そして、素晴らしい行動をする誰かを称えることが称えられる。輪を乱す誰かがいれば、表立って非難しても、今なら多くの人が共感してくれる。
「1984」には、圧倒的な支配者、称賛するに値する存在、「ビッグ・ブラザー」がいる。物語の舞台となる、核戦争後のオセアニアを支配する独裁者だ。
街の至る所に、「ビッグ・ブラザーがあなたを見ている」の標語と、彼の巨大な顔が描かれたポスターが貼られている。思考警察は住民を監視し、不都合な存在は音もなく姿を消されるか、場合によっては公開処刑だ。
過去の出来事は簡単に記録を改竄され、新しく開発された単純な言語に、人の思考は引きずられる。生活は苦しいが、「何もかも順調だ」とメディアは言う。
そして、毎日決められた時間に、人々は一斉に「二分間憎悪」を行う。人民の敵として指定された者への怒りを、罵詈雑言を、ありったけの声で叫ぶ。
読み手の私たちは、住民たちの光景を異様に感じる。
だけど、ほんの少しだけ、思う。
「今の私が生きる世界に、似ている」と。
新型コロナウイルスが流行して、私たちは一体、なにをしただろう。もちろん、大人しく家に居て、手洗いをし、家族と支え合った人がほとんどだろう。でも、それだけではない。
増え続ける死者の数を、まるで映画でも見るかのように、指の隙間から眺めていた。回復した人の隣に座るのは嫌だった。決まった時間に医療従事者に拍手を贈り、「でも家族じゃなくてよかった」と思った。県外ナンバーの車に卵をぶつける人がいた、心のどこかで「仕方ない」と思った。
そのどれかに、全く当てはまらない人なんて、いないだろう。それなのに、少しでもそう思ったと口にすれば、一斉に非難される。
誰も彼もが、お互いを監視している。ひとりひとりが、ビッグ・ブラザーのように、お互いを見ている。違反していないか、不都合ではないか。少しでも隙があれば吊し上げ、日々の鬱憤をそこにぶつける。
確かに「1984」は、誇張されたディストピアの話だ。幸い、私たちの歴史における1984年はあんなものではなかったし、現代には自由も優しさも暖かさもある。情報も食事も手に入る。
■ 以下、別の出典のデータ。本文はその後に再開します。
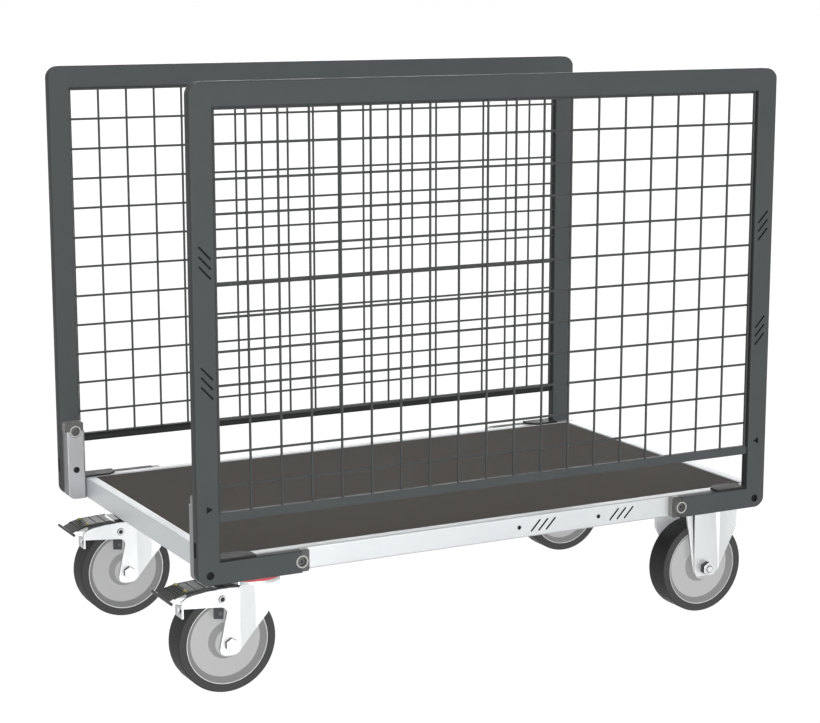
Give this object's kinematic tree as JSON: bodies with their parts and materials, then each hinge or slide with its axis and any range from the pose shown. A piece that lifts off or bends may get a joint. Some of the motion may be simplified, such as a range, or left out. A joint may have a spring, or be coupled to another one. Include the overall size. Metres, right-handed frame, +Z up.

だけど、残念なことに。「1984」は、誇張されたものだった。言論統制、思考統制、価値観の統一化、過去の改竄。その要素が、現代においてゼロになったとは言えない。思い当たる節がある。誰もが後ろめたい気持ちになる。だから居心地が悪い。それなのに。それだからこそ、読み進めてしまう。
危機的状況下にあると、人の本性が表出する、と人は言う。団結したり、怒り狂ったり、争ったり、励ましあったり。
しかし、新型コロナウイルス流行は、危機ではなく日常に変わりつつある。まるで「1984」のように、危機は日常になりつつある。
本性を曝け出して、慌てふためく春は終わった。これからは、何が最適なのか正しいのか、無理がないのかを、自分の日常に置き換えて考えて行動する、試行錯誤の時期だ。
考えて試して、失敗したら、また考える。自分で考えなければならない。自分の日常は、人生は、自分だけのものだ。
そのすべてを出来なくなり、諦め、なにもかも誰かに委ねようと思ったその瞬間。
私たちは気づくのだろう。
あの「1984」は、さほど誇張して描かれたわけでは、なかったのだと。